- _Exercise objective_
Output every line below exactly.

- _Supplied material_
◇ ◇ ◇ ◇
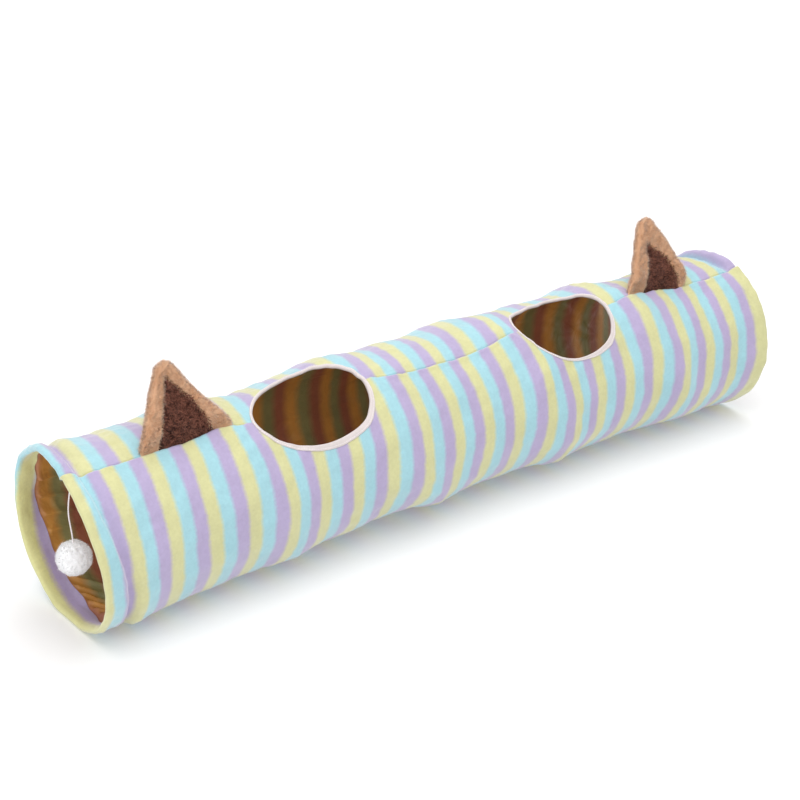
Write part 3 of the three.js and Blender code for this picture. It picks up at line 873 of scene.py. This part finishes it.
POMPOM_RADIUS = 0.0231
POMPOM_RINGS = 60
POMPOM_CLUMPS = ((0.0004, 0.009, 61), (0.0002, 0.004, 62))
LOCKS = {"count": 9000, "length": 0.0036, "width": 0.0006, "tilt": 1.1}
WISPS = {"count": 3000, "length": 0.0050, "width": 0.00026, "tilt": 0.7}


def make_pompom(material):
    random = np.random.default_rng(7)
    ball = POMPOM_RADIUS - LOCKS["length"] / 2
    polar = math.pi * (np.arange(POMPOM_RINGS) + 0.5) / POMPOM_RINGS
    turn = math.pi * np.arange(2 * POMPOM_RINGS) / POMPOM_RINGS
    out = np.stack([np.sin(polar)[:, None] * np.cos(turn), np.sin(polar)[:, None] * np.sin(turn),
                    np.cos(polar)[:, None] + 0 * turn], -1)
    clumps = sum(height * ripples(out * ball, size, seed) for height, size, seed in POMPOM_CLUMPS)
    points = np.array(POMPOM) + out * (ball + clumps)[..., None]
    faces = grid_faces(POMPOM_RINGS, len(turn), capped=True)
    core = mesh_object("pompom_ball", points.reshape(-1, 3), faces, material)
    on_body(core, "pompom_yarn", "pompom")
    furred = range(len(faces) - 2)
    add_tufts("pompom_locks", core, furred, LOCKS, "pompom_yarn", random)
    add_tufts("pompom_wisps", core, furred, WISPS, "pompom_yarn", random)
    return core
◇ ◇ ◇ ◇
- _Finished exercise_
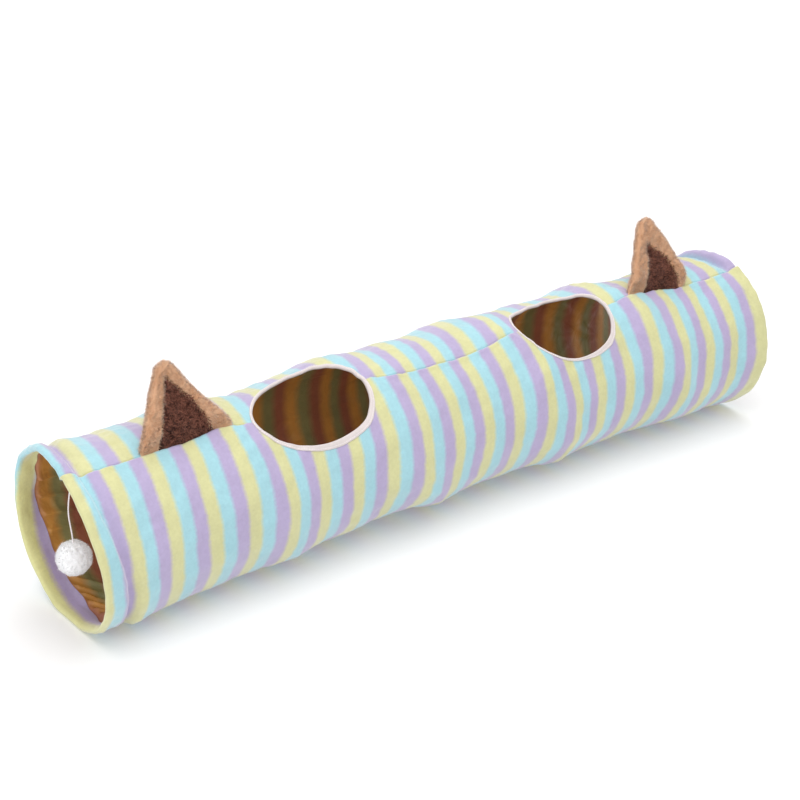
Write part 3 of the three.js and Blender code for this picture. It picks up at line 873 of scene.py. This part finishes it.
POMPOM_RADIUS = 0.0231
POMPOM_RINGS = 60
POMPOM_CLUMPS = ((0.0004, 0.009, 61), (0.0002, 0.004, 62))
LOCKS = {"count": 9000, "length": 0.0036, "width": 0.0006, "tilt": 1.1}
WISPS = {"count": 3000, "length": 0.0050, "width": 0.00026, "tilt": 0.7}


def make_pompom(material):
    random = np.random.default_rng(7)
    ball = POMPOM_RADIUS - LOCKS["length"] / 2
    polar = math.pi * (np.arange(POMPOM_RINGS) + 0.5) / POMPOM_RINGS
    turn = math.pi * np.arange(2 * POMPOM_RINGS) / POMPOM_RINGS
    out = np.stack([np.sin(polar)[:, None] * np.cos(turn), np.sin(polar)[:, None] * np.sin(turn),
                    np.cos(polar)[:, None] + 0 * turn], -1)
    clumps = sum(height * ripples(out * ball, size, seed) for height, size, seed in POMPOM_CLUMPS)
    points = np.array(POMPOM) + out * (ball + clumps)[..., None]
    faces = grid_faces(POMPOM_RINGS, len(turn), capped=True)
    core = mesh_object("pompom_ball", points.reshape(-1, 3), faces, material)
    on_body(core, "pompom_yarn", "pompom")
    furred = range(len(faces) - 2)
    add_tufts("pompom_locks", core, furred, LOCKS, "pompom_yarn", random)
    add_tufts("pompom_wisps", core, furred, WISPS, "pompom_yarn", random)
    return core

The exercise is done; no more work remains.